Habematolel Pomo of Upper Lake

Total population
- 181

Regions with significant populations
- United States ( California)

Languages
- English, Pomoan languages

Religion
- Roundhouse religion; Christianity; Kuksu;

Related ethnic groups
- Pomo tribes

= Habematolel Pomo of Upper Lake =

Location of Upper Lake Rancheria

The Habematolel Pomo of Upper Lake is a federally recognized tribe of Pomo Indians in Lake County, California. The tribe's reservation, the Upper Lake Rancheria, is 119 acre large and located near the town of Upper Lake in northwestern California.

==History==
The Habematolel Pomo are indigenous to California's Clear Lake Basin. Artifacts made by early Native Americans in the Clear Lake Basin have been carbon-dated to 8,000 years ago, although tribal occupation probably extends back further in time. By 6,000 years ago the entire lake was used by tribes evenly settled around the lake shore. By 1800, Pomo population in California was an estimated to be 10,000-18,000 people, belonging to 70 different Pomo tribes and speaking seven different Pomo languages. The Habematolel Pomo, were some of the estimated 350 Northern Pomo. The Habematolel Pomo belong to the Northern and Eastern Pomo language groups, both of which are considered today to be extinct.

Known for their extensive trade networks, the Habematolel Pomo traded magnesite and obsidian with the Coast Miwoks for a variety of shells. Pomo are known for their woven baskets and elaborate feather headdresses.

The Bloody Island Massacre or Bonopoti occurred in 1850, on "Old Island", at the north end of Clear Lake. The 1st Dragoons US Cavalry slaughtered almost 200 Pomos, mostly women and children of the Clear Lake Pomo and neighboring tribes.

In 1856, the Lake County Pomo were rounded up by the US military and forced to relocate onto the Nome Cult Indian Farm in Round Valley in northern Mendocino County. This later became the Round Valley Indian Reservation.

Faced with the onslaught on non-Indian settlers in their homelands, four Pomo groups, the Danoxa, Kaiyo-Matuku, Xowalek, and Yobotui, pooled their resources and purchased 90 acre of land in 1878 at Xabematolel. This community was called Habematolel in Upper Lake. In 1907, the US federal government created the Upper Lake Rancheria for the tribe on adjacent land. The reservation grew to be 564 acre.

As part of its Termination and Relocation Policy in the interest of assimilating Natives into mainstream society, the US government passed the California Rancheria Act of 1953. This law enabled the US to terminate relationships with the Habematolel Pomo and break up the lands of the Upper Lake Rancheria into individual allotments.

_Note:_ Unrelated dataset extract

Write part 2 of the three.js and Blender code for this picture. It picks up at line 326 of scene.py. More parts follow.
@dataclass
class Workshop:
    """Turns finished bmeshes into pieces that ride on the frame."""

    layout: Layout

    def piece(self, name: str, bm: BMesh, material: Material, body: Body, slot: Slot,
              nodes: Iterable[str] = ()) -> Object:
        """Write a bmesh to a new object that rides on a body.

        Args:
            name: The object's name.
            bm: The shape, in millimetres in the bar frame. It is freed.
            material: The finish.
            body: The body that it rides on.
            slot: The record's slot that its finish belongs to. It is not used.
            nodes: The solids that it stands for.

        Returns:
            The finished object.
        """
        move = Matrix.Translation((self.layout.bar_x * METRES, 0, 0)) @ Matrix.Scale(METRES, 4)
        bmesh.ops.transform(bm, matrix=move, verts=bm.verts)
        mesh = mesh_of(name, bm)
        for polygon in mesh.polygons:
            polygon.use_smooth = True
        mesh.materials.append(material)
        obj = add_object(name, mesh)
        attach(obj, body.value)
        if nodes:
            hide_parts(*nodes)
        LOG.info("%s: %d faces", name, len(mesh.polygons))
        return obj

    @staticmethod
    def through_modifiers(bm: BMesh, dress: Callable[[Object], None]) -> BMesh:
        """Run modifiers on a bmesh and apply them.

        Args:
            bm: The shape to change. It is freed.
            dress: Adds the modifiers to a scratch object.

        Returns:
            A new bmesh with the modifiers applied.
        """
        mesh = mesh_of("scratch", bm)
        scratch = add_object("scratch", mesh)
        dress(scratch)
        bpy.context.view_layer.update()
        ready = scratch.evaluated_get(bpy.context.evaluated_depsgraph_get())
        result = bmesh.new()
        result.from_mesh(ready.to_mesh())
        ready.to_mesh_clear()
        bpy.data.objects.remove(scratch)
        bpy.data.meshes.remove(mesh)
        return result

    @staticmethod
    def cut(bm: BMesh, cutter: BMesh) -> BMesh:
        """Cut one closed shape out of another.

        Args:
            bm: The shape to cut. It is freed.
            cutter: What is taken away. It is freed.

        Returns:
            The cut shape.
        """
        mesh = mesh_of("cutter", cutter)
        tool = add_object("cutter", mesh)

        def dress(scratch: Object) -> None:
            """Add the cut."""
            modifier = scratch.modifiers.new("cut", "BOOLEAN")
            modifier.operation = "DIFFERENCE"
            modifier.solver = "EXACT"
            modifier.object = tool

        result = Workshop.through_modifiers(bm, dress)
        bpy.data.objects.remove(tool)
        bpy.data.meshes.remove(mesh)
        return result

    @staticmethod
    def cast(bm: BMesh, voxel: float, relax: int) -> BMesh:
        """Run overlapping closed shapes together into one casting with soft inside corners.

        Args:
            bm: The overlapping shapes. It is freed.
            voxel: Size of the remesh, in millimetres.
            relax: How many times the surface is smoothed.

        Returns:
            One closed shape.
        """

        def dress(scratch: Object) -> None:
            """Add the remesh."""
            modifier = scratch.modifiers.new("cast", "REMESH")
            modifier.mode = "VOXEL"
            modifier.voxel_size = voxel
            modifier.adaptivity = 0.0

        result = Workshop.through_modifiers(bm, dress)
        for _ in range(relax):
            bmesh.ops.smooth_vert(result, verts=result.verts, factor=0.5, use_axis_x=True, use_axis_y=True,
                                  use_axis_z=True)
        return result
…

The tribe responded with a lawsuit, Upper Lake Pomo Association v. James Watt, in 1975 saying that termination was an illegal policy. In 1980 the Bureau of Indian Affairs oversaw an election of a tribal council, who began drafting a new tribal constitution and bylaws. In 1983 the tribe won its federal court case and tribal recognition was restored in 1998, when a new council was elected. The current constitution was ratified in 2004.

==Today==
The tribe is federally recognized and has nearly 300 enrolled members. The Habematolel Pomo operate their own housing, environmental, and educational programs, including computer classes and GED preparation. The tribe has been able to purchase land on its traditional territory, near the historical tribe village of Maiyi.

The Habematolel Pomo are governed by an elected, seven-member tribal council.

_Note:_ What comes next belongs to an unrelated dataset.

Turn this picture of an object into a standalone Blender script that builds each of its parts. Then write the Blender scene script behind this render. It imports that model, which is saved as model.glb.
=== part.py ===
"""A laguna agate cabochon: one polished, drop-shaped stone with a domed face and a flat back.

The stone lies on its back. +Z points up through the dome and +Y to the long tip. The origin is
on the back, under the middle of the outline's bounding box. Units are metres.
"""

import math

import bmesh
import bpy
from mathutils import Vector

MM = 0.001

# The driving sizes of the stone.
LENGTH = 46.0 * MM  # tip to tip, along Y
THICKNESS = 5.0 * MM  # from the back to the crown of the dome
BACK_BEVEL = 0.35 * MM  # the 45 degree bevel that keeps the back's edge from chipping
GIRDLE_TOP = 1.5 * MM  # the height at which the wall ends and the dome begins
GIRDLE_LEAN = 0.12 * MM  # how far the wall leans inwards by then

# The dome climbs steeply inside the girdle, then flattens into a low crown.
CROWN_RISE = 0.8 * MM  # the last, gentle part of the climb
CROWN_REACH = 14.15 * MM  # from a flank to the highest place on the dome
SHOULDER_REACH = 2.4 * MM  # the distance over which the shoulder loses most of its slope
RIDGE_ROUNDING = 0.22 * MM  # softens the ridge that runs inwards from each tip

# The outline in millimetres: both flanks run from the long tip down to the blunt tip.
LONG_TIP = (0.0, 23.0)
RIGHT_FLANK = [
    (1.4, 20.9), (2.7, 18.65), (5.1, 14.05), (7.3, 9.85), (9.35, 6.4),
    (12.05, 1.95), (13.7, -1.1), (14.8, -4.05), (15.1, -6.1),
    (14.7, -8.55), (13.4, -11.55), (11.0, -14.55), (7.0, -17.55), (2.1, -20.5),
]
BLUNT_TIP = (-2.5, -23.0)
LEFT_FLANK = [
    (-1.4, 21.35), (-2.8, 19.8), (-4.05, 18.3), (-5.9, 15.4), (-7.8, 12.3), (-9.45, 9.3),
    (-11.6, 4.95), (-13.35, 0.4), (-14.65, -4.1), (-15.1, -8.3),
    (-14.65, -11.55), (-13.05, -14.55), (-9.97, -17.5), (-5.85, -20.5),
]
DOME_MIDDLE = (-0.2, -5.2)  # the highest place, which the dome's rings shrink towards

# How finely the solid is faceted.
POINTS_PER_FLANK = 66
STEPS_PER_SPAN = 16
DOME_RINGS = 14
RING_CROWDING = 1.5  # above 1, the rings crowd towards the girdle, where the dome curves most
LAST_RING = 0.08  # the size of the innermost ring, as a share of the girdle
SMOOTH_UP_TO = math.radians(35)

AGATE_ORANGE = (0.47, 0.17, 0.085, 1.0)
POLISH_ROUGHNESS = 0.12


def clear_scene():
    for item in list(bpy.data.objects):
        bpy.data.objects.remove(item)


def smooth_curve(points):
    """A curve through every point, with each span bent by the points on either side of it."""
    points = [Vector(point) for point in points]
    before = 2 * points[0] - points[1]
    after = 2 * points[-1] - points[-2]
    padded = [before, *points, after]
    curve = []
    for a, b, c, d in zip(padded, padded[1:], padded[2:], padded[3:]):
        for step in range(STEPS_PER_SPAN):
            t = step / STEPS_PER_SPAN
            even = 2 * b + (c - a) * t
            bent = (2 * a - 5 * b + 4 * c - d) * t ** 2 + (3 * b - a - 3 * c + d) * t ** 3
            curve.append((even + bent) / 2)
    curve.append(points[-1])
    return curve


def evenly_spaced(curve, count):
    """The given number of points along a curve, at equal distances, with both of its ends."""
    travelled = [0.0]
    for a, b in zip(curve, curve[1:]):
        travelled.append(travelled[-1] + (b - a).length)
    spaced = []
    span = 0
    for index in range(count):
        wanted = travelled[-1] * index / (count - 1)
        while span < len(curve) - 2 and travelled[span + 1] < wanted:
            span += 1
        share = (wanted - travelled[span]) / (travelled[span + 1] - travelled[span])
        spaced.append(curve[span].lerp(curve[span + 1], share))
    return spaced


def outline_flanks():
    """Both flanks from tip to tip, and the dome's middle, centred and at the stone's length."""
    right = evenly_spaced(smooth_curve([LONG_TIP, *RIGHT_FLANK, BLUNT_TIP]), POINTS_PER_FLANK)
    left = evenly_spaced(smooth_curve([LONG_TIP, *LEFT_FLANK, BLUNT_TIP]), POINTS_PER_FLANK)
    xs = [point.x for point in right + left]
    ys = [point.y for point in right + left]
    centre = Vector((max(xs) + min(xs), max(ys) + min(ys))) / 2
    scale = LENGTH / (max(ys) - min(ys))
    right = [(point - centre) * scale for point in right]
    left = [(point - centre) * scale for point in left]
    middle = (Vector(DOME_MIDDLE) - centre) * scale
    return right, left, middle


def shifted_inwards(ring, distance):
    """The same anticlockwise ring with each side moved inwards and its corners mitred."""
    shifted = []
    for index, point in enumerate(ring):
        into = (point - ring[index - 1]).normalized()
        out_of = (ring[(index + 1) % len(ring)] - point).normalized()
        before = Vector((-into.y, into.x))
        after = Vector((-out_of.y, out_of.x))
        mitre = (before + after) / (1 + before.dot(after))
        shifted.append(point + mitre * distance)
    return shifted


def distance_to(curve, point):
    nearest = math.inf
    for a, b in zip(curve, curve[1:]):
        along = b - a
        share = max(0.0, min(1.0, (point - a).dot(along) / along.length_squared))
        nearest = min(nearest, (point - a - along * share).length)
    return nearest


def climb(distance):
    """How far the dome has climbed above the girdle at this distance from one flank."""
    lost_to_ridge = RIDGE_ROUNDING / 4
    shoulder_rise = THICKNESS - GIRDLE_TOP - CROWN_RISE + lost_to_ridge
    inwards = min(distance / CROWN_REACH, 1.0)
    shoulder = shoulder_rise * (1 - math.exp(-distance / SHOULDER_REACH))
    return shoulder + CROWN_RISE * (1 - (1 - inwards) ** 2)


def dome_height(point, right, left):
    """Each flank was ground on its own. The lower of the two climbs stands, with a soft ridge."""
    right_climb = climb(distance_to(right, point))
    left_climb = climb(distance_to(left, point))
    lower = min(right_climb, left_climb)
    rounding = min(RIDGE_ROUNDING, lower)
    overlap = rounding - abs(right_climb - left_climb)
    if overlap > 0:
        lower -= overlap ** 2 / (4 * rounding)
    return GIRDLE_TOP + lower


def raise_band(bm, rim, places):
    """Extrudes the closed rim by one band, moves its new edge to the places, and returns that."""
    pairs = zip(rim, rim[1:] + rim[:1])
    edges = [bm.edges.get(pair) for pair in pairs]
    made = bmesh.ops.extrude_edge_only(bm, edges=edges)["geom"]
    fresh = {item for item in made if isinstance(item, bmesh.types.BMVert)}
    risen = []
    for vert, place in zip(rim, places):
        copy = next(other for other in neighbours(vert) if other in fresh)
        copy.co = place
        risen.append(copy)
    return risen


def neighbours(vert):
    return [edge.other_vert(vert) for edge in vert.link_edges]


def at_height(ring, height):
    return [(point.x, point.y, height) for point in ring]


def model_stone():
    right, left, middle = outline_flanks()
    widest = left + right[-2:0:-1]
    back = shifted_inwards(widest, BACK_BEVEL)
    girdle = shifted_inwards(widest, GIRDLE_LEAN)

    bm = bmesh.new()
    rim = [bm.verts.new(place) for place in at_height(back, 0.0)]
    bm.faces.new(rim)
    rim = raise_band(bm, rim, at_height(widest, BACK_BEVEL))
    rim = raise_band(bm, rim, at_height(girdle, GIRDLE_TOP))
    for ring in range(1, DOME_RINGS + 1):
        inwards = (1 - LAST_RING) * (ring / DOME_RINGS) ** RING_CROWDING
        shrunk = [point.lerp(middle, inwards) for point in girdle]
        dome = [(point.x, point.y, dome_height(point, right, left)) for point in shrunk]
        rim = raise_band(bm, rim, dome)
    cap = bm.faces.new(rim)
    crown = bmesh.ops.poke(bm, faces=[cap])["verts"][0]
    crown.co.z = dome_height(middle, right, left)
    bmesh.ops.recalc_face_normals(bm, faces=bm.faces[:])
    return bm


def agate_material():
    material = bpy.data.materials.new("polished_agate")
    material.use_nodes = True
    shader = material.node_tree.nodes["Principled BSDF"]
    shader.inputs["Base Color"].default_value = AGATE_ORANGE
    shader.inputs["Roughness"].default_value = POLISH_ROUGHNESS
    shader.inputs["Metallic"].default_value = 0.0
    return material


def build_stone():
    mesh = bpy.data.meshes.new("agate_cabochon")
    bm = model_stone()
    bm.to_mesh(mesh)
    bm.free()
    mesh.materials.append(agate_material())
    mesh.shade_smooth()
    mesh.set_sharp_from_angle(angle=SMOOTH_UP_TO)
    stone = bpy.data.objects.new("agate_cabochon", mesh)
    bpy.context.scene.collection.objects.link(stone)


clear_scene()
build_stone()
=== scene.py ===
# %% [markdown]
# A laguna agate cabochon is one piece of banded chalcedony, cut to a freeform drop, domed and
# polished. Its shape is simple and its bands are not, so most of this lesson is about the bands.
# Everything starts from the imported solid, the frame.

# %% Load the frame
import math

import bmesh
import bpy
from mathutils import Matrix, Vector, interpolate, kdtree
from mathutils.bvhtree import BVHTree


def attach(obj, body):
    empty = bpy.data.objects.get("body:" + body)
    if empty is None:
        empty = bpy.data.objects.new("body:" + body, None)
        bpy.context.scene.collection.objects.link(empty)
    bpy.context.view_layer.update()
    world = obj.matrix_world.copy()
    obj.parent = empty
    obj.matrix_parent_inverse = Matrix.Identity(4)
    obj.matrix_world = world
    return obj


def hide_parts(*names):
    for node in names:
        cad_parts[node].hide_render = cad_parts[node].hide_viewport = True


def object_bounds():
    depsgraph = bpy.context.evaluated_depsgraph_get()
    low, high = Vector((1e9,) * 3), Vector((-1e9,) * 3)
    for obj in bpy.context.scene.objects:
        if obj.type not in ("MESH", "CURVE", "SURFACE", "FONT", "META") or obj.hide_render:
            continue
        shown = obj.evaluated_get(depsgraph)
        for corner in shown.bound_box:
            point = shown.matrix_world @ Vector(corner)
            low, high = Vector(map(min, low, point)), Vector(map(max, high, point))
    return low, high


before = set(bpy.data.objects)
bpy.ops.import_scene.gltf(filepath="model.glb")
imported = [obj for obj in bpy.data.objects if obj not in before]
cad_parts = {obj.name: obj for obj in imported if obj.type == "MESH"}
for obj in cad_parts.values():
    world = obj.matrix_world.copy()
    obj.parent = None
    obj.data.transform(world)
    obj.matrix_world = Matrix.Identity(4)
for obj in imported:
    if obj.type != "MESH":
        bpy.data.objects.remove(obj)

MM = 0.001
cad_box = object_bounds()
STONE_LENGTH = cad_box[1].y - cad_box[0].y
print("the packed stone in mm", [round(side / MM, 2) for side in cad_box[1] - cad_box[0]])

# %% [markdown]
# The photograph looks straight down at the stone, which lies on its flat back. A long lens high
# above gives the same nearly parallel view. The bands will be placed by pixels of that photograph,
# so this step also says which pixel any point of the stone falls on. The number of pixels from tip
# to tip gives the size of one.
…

In 2012, the Tribe entered into the online consumer financial services industry after approving a regulatory ordinance and establishing a separate arm of the Tribal government to regulate its e-commerce entities.

Chairwoman Sherry Treppa testified before the House Financial Services Committee in 2016 on the Consumer Financial Protection Bureau's small-dollar lending rule and concerns about the Bureau's posture toward Tribal sovereignty.

In 2017, the Tribe's lending entities were sued by the Consumer Financial Protection Bureau. The Consumer Financial Protection Bureau dismissed the action in 2018.

==Land Acquisition==
After reorganizing its government and ratifying its new constitution, the Habematolel Pomo of Upper Lake immediately set out to restore a portion of its original land base and eventually the Department of the Interior places 11.24 acres of land into a trust for the Tribe in 2008.

==Running Creek Casino==
The Tribe began initiating the proceedings to develop a casino on its trust land by first negotiating a Tribal-State Compact with the state of California. On Memorial Day Weekend 2012, the Habematolel successfully opened Running Creek Casino, a full-service gaming destination in Upper Lake.

==Community impact==
The Tribe has continued to make substantial investments in the Upper Lake community, benefiting education and public safety.

California Congressman Mike Thompson named Habematolel Pomo of Upper Lake's Sherry Treppa as Woman of the Year in 2023. He acknowledged the work she has done as tribal chair to advance programs that support the tribal community needs and the philanthropic work the Tribe does to support surrounding communities.

==Education==
The tribe provides scholarships and housing opportunities for tribal member students in higher education.